Definition
In aviation instruction, competence is the demonstrated ability to perform a task or apply knowledge to a required standard, combining skill, understanding, and sound judgment. It is recognized through consistent, observable performance rather than self-assessment alone.
Plain English
Being genuinely capable of doing something correctly and reliably, not just thinking you can do it.
Context Anchor
In the Aviation Instructor’s Handbook, competence appears in discussions of student behavior, confidence, and the instructor’s role in helping learners build real ability.
Derivation
From the Latin competentia, meaning 'meeting together' or 'agreement.' The sense evolved into 'sufficient ability' — being able to meet what a task requires. That fits the aviation use: the pilot's ability meets the demands of the task.
Why Pilots Care
Real competence — not assumed competence — is what keeps flights safe.

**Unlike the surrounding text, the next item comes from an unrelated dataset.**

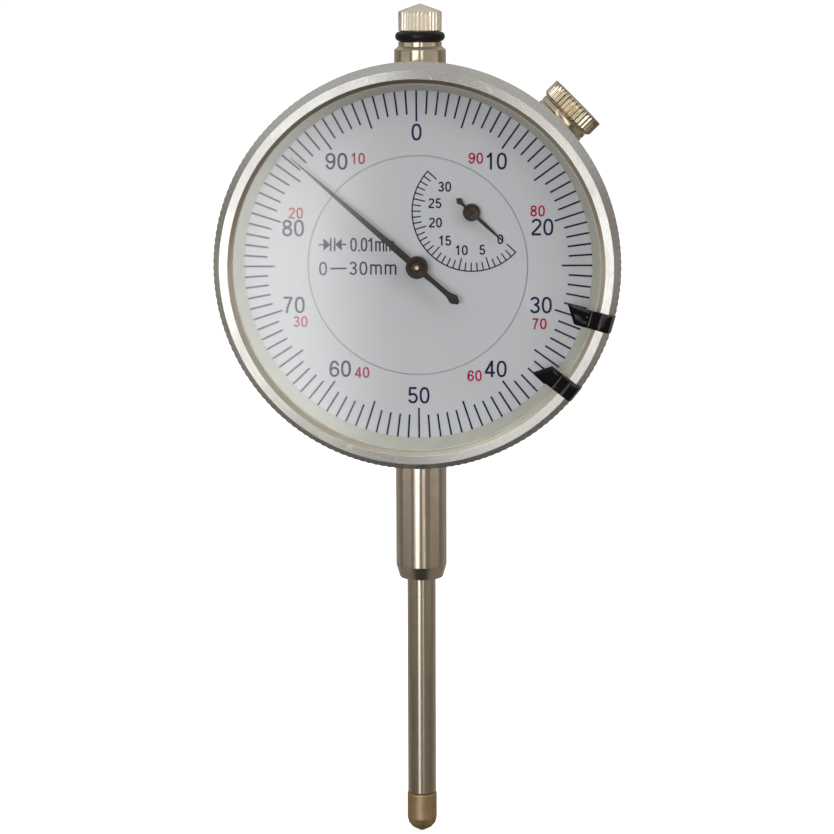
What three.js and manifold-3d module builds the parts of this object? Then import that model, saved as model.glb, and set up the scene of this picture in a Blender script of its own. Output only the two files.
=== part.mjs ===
import * as THREE from "three";
import { mergeVertices } from "three/addons/utils/BufferGeometryUtils.js";
import Module from "manifold-3d";

// Plunger dial indicator, 0-30 mm by 0.01 mm. Millimetres, +Z up, dial faces -Y.
// Solids are drawn about the dial centre (X right, Y back from the dial face, Z up)
// and moved at the end so that the origin is half way down the stem, on its axis.

const wasm = await Module();
wasm.setup();
const { Manifold, Mesh: SolidMesh } = wasm;

// frame
const STEM_AXIS_Y = 9.0; // stem axis behind the dial face
const DIAL_ABOVE_ORIGIN = 40.5;

// segments
const SEG_BIG = 48;
const SEG_MID = 16;
const SEG_SMALL = 12;

// bezel and window
const R_BEZEL_TIP = 31.0;
const R_BEZEL_ROOT = 30.72;
const BEZEL_TEETH = 180;
const R_RING_OUT = 29.8;
const R_RING_IN = 28.5;
const R_BEVEL_IN = 27.9;
const Y_BEZEL_FRONT = -5.7;
const Y_CRYSTAL_OUT = -5.2;
const Y_CRYSTAL_IN = -4.2;

// case
const R_CASE = 29.0;
const R_CASE_IN = 25.4;
const Y_CASE_FRONT = 0.7;
const Y_CASE_BACK = 13.5;
const Y_COVER_BACK = 15.0;

// stem and plunger
const R_STEM = 4.0;
const R_BORE = 2.8;
const R_PLUNGER = 2.25;
const Z_STEM_END = -50.5;
const Z_PLUNGER_END = -86.1;
const Z_BALL_END = -92.6;

// movement
const RACK_ARBOR = [-3.37, 10.4];
const HAIR_ARBOR = [7.7, -7.7];
const COUNT_ARBOR = [8.25, 8.28];
const RACK_PITCH = 0.625;
const MAIN_HAND_DEG = 49; // anticlockwise from 12 o'clock
const SMALL_HAND_DEG = -132.6;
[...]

Overestimating one's ability is a recognized cause of accidents, so instructors and pilots are trained to measure capability against objective standards.
Intuition Check
Competence does not mean simply feeling sure of yourself. It means you can demonstrate the needed skill or judgment correctly in practice.
Example Sentence 1
The instructor signed off the student for solo flight only after observing consistent competence in takeoffs, landings, and emergency procedures.
Example Sentence 2
A pilot demonstrates competence when they complete every checklist item accurately without rushing or skipping steps.